*Task prompt*.
Restate the whole listing exactly.

*Given data*.
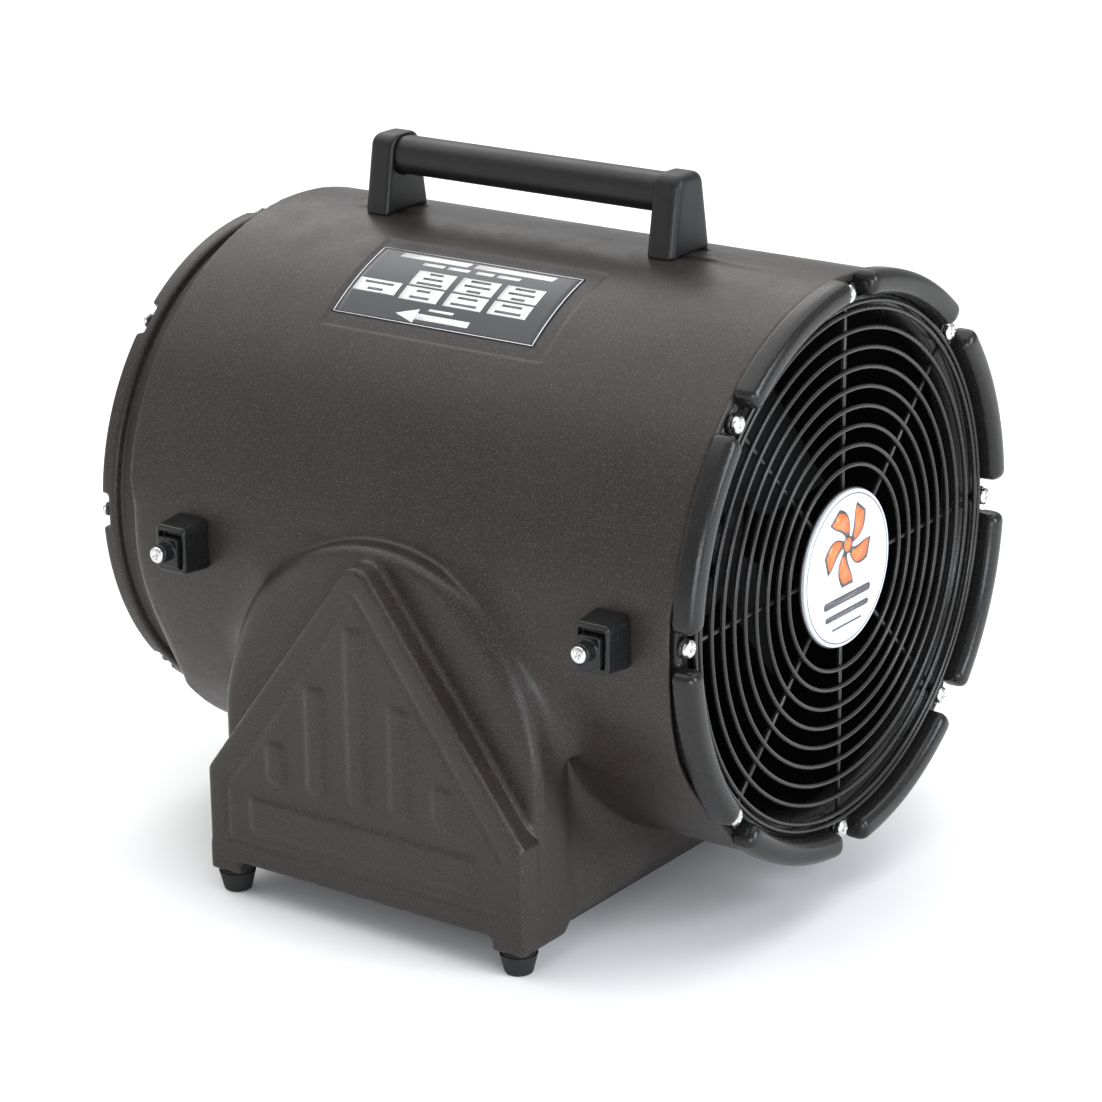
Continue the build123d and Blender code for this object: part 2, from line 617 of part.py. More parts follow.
# ---------------------------------------------------------------- carry handle
post_slope = (POST_FOOT_HALF - POST_TOP_HALF) / (POST_TOP_Z - AXIS_Z - BARREL_R)
post_root_z = AXIS_Z + BARREL_R - 8
post_root_half = POST_FOOT_HALF + 8 * post_slope
for x, name in zip(POST_X, ("handle_post_front", "handle_post_rear")):
    inner = -1 if x > 0 else 1
    with BuildPart() as handle_post:
        with BuildSketch(Plane(origin=(x - POST_LENGTH / 2, 0, 0), x_dir=(0, 1, 0), z_dir=(1, 0, 0))):
            with BuildLine():
                Polyline((-post_root_half, post_root_z), (post_root_half, post_root_z),
                         (POST_TOP_HALF, POST_TOP_Z), (-POST_TOP_HALF, POST_TOP_Z), close=True)
            make_face()
            fillet(vertices().group_by(Axis.Y)[-1], radius=POST_ROUND)
        extrude(amount=POST_LENGTH)
        outer_face = handle_post.faces().sort_by(Axis.X)[0 if inner == 1 else -1]
        fillet(outer_face.edges().filter_by(lambda e: e.center().Z > post_root_z + 1), radius=5)
        inner_face = handle_post.faces().filter_by(Axis.X).sort_by(Axis.X)[-1 if inner == 1 else 0]
        fillet(inner_face.edges().filter_by(lambda e: e.center().Z > post_root_z + 1), radius=2.5)
        with BuildSketch(across(x - POST_LENGTH)):
            Circle(BARREL_R)
        extrude(amount=2 * POST_LENGTH, mode=Mode.SUBTRACT)
        with BuildSketch(grip_plane(x + inner * POST_LENGTH / 2)):
            RectangleRounded(GRIP_WIDTH + GAP, GRIP_HEIGHT + GAP, GRIP_ROUND)
        extrude(amount=-inner * GRIP_SOCKET, mode=Mode.SUBTRACT)
        with Locations((x, -BOLT_Y, post_root_z), (x, BOLT_Y, post_root_z)):
            Cylinder(HANDLE_BOLT_R + SCREW_GAP, 2 * HANDLE_BOLT_REACH, mode=Mode.SUBTRACT)
    save(handle_post, name)

grip_x0 = POST_X[1] + POST_LENGTH / 2 - GRIP_SOCKET + GAP
grip_x1 = POST_X[0] - POST_LENGTH / 2 + GRIP_SOCKET - GAP
with BuildPart() as handle_grip:
    with BuildSketch(grip_plane(grip_x0)):
        RectangleRounded(GRIP_WIDTH, GRIP_HEIGHT, GRIP_ROUND)
    extrude(amount=grip_x1 - grip_x0)
save(handle_grip, "handle_grip")

bolt_seat_z = AXIS_Z + sqrt((BARREL_R - WALL) ** 2 - (BOLT_Y + HANDLE_HEAD_R) ** 2)
with BuildPart() as handle_bolts:
    with Locations(*[Plane(origin=(x, y, bolt_seat_z), z_dir=(0, 0, -1))
                     for x in POST_X for y in (-BOLT_Y, BOLT_Y)]):
        add(hex_bolt(HANDLE_HEAD_R, HANDLE_HEAD_HEIGHT, HANDLE_BOLT_R, HANDLE_BOLT_LENGTH))
save(handle_bolts, "handle_bolts")

# ---------------------------------------------------------------- hook posts on both flanks
hook_names = ("hook_post_front_left", "hook_post_rear_left",
              "hook_post_front_right", "hook_post_rear_right")
hook_spots = [(x, side) for side in (-1, 1) for x in HOOK_X]
for (x, side), name in zip(hook_spots, hook_names):
    with BuildPart() as hook_post:
        with BuildSketch(flank(x, side, HOOK_ROOT_Y)):
            RectangleRounded(HOOK_BASE[0], HOOK_BASE[1], 4.5)
        with BuildSketch(flank(x, side, HOOK_FACE_Y)):
            RectangleRounded(HOOK_FACE[0], HOOK_FACE[1], 3.5)
        loft()
        fillet(hook_post.faces().sort_by(Axis.Y)[-1 if side > 0 else 0].edges(), radius=1.5)
        with BuildSketch(flank(x, side, HOOK_FACE_Y)):
            Rectangle(HOOK_FACE[0] - 5, HOOK_FACE[1] - 7)
        extrude(amount=-HOOK_POCKET, mode=Mode.SUBTRACT)
        with BuildSketch(flank(x, side, HOOK_FACE_Y - HOOK_POCKET)):
            with Locations((0, -1)):
                RectangleRounded(HOOK_BLOCK[0], HOOK_BLOCK[1], 2)
        extrude(amount=HOOK_POCKET + HOOK_BLOCK_RISE)
        with BuildSketch(flank(x, side, HOOK_FACE_Y)):
            Circle(HOOK_STUD_R)
        extrude(amount=HOOK_STUD_Y - HOOK_FACE_Y)
        fillet(hook_post.edges().sort_by(Axis.Y)[-1 if side > 0 else 0], radius=0.8)
        with BuildSketch(flank(x, side, HOOK_STUD_Y)):
            Circle(HOOK_SCREW_R + SCREW_GAP)
        extrude(amount=-HOOK_SCREW_LENGTH, mode=Mode.SUBTRACT)
        with BuildSketch(across(x - HOOK_BASE[0])):
            Circle(BARREL_R)
        extrude(amount=2 * HOOK_BASE[0], mode=Mode.SUBTRACT)
    save(hook_post, name)

with BuildPart() as hook_post_screws:
    with Locations(*[flank(x, side, HOOK_STUD_Y) for x, side in hook_spots]):
        add(pan_screw(HOOK_HEAD_R, HOOK_TIP_Y - HOOK_STUD_Y, HOOK_SCREW_R, HOOK_SCREW_LENGTH))
save(hook_post_screws, "hook_post_screws")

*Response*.
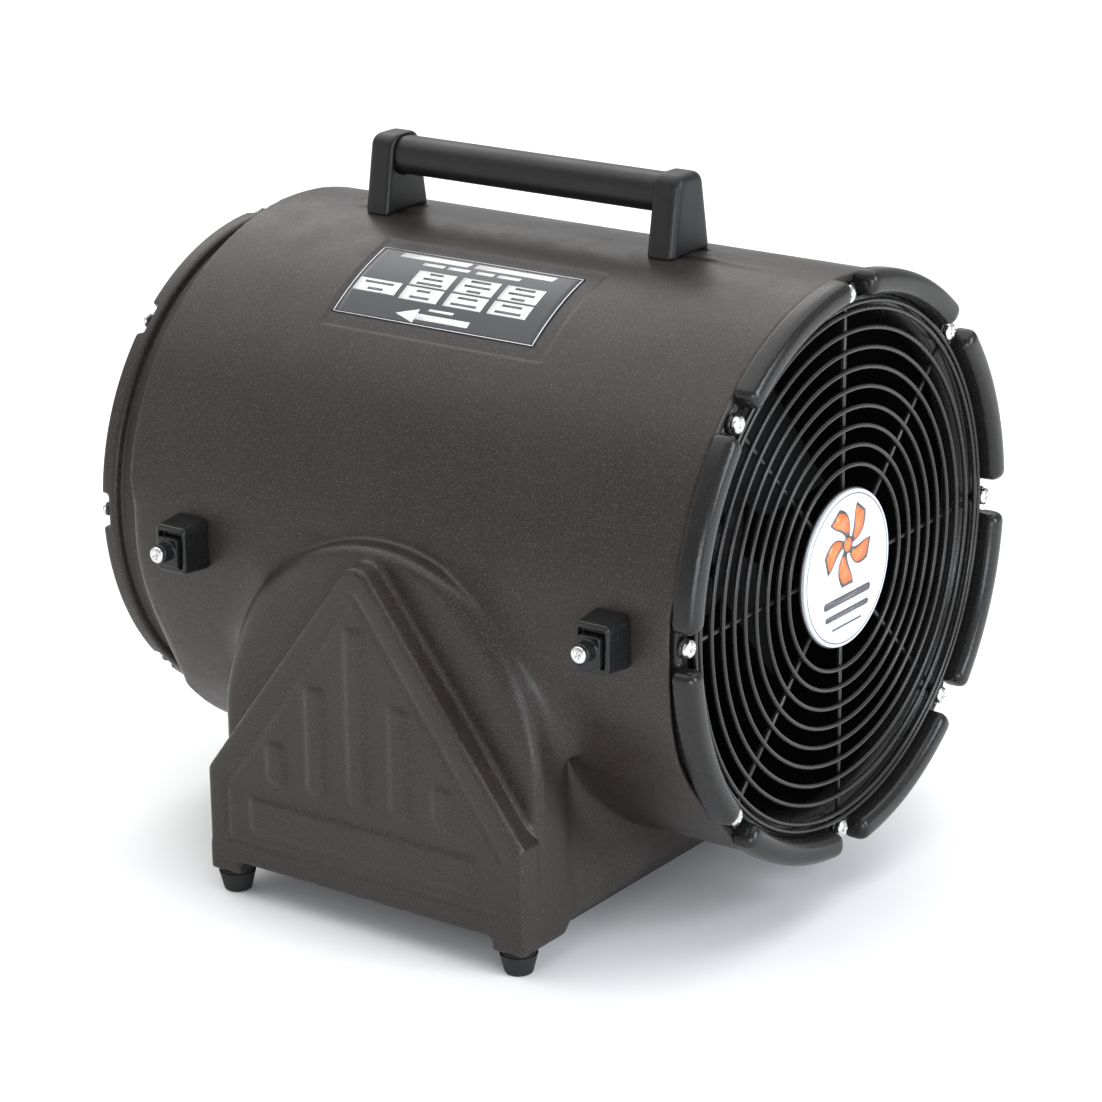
Continue the build123d and Blender code for this object: part 2, from line 617 of part.py. More parts follow.
# ---------------------------------------------------------------- carry handle
post_slope = (POST_FOOT_HALF - POST_TOP_HALF) / (POST_TOP_Z - AXIS_Z - BARREL_R)
post_root_z = AXIS_Z + BARREL_R - 8
post_root_half = POST_FOOT_HALF + 8 * post_slope
for x, name in zip(POST_X, ("handle_post_front", "handle_post_rear")):
    inner = -1 if x > 0 else 1
    with BuildPart() as handle_post:
        with BuildSketch(Plane(origin=(x - POST_LENGTH / 2, 0, 0), x_dir=(0, 1, 0), z_dir=(1, 0, 0))):
            with BuildLine():
                Polyline((-post_root_half, post_root_z), (post_root_half, post_root_z),
                         (POST_TOP_HALF, POST_TOP_Z), (-POST_TOP_HALF, POST_TOP_Z), close=True)
            make_face()
            fillet(vertices().group_by(Axis.Y)[-1], radius=POST_ROUND)
        extrude(amount=POST_LENGTH)
        outer_face = handle_post.faces().sort_by(Axis.X)[0 if inner == 1 else -1]
        fillet(outer_face.edges().filter_by(lambda e: e.center().Z > post_root_z + 1), radius=5)
        inner_face = handle_post.faces().filter_by(Axis.X).sort_by(Axis.X)[-1 if inner == 1 else 0]
        fillet(inner_face.edges().filter_by(lambda e: e.center().Z > post_root_z + 1), radius=2.5)
        with BuildSketch(across(x - POST_LENGTH)):
            Circle(BARREL_R)
        extrude(amount=2 * POST_LENGTH, mode=Mode.SUBTRACT)
        with BuildSketch(grip_plane(x + inner * POST_LENGTH / 2)):
            RectangleRounded(GRIP_WIDTH + GAP, GRIP_HEIGHT + GAP, GRIP_ROUND)
        extrude(amount=-inner * GRIP_SOCKET, mode=Mode.SUBTRACT)
        with Locations((x, -BOLT_Y, post_root_z), (x, BOLT_Y, post_root_z)):
            Cylinder(HANDLE_BOLT_R + SCREW_GAP, 2 * HANDLE_BOLT_REACH, mode=Mode.SUBTRACT)
    save(handle_post, name)

grip_x0 = POST_X[1] + POST_LENGTH / 2 - GRIP_SOCKET + GAP
grip_x1 = POST_X[0] - POST_LENGTH / 2 + GRIP_SOCKET - GAP
with BuildPart() as handle_grip:
    with BuildSketch(grip_plane(grip_x0)):
        RectangleRounded(GRIP_WIDTH, GRIP_HEIGHT, GRIP_ROUND)
    extrude(amount=grip_x1 - grip_x0)
save(handle_grip, "handle_grip")

bolt_seat_z = AXIS_Z + sqrt((BARREL_R - WALL) ** 2 - (BOLT_Y + HANDLE_HEAD_R) ** 2)
with BuildPart() as handle_bolts:
    with Locations(*[Plane(origin=(x, y, bolt_seat_z), z_dir=(0, 0, -1))
                     for x in POST_X for y in (-BOLT_Y, BOLT_Y)]):
        add(hex_bolt(HANDLE_HEAD_R, HANDLE_HEAD_HEIGHT, HANDLE_BOLT_R, HANDLE_BOLT_LENGTH))
save(handle_bolts, "handle_bolts")

# ---------------------------------------------------------------- hook posts on both flanks
hook_names = ("hook_post_front_left", "hook_post_rear_left",
              "hook_post_front_right", "hook_post_rear_right")
hook_spots = [(x, side) for side in (-1, 1) for x in HOOK_X]
for (x, side), name in zip(hook_spots, hook_names):
    with BuildPart() as hook_post:
        with BuildSketch(flank(x, side, HOOK_ROOT_Y)):
            RectangleRounded(HOOK_BASE[0], HOOK_BASE[1], 4.5)
        with BuildSketch(flank(x, side, HOOK_FACE_Y)):
            RectangleRounded(HOOK_FACE[0], HOOK_FACE[1], 3.5)
        loft()
        fillet(hook_post.faces().sort_by(Axis.Y)[-1 if side > 0 else 0].edges(), radius=1.5)
        with BuildSketch(flank(x, side, HOOK_FACE_Y)):
            Rectangle(HOOK_FACE[0] - 5, HOOK_FACE[1] - 7)
        extrude(amount=-HOOK_POCKET, mode=Mode.SUBTRACT)
        with BuildSketch(flank(x, side, HOOK_FACE_Y - HOOK_POCKET)):
            with Locations((0, -1)):
                RectangleRounded(HOOK_BLOCK[0], HOOK_BLOCK[1], 2)
        extrude(amount=HOOK_POCKET + HOOK_BLOCK_RISE)
        with BuildSketch(flank(x, side, HOOK_FACE_Y)):
            Circle(HOOK_STUD_R)
        extrude(amount=HOOK_STUD_Y - HOOK_FACE_Y)
        fillet(hook_post.edges().sort_by(Axis.Y)[-1 if side > 0 else 0], radius=0.8)
        with BuildSketch(flank(x, side, HOOK_STUD_Y)):
            Circle(HOOK_SCREW_R + SCREW_GAP)
        extrude(amount=-HOOK_SCREW_LENGTH, mode=Mode.SUBTRACT)
        with BuildSketch(across(x - HOOK_BASE[0])):
            Circle(BARREL_R)
        extrude(amount=2 * HOOK_BASE[0], mode=Mode.SUBTRACT)
    save(hook_post, name)

with BuildPart() as hook_post_screws:
    with Locations(*[flank(x, side, HOOK_STUD_Y) for x, side in hook_spots]):
        add(pan_screw(HOOK_HEAD_R, HOOK_TIP_Y - HOOK_STUD_Y, HOOK_SCREW_R, HOOK_SCREW_LENGTH))
save(hook_post_screws, "hook_post_screws")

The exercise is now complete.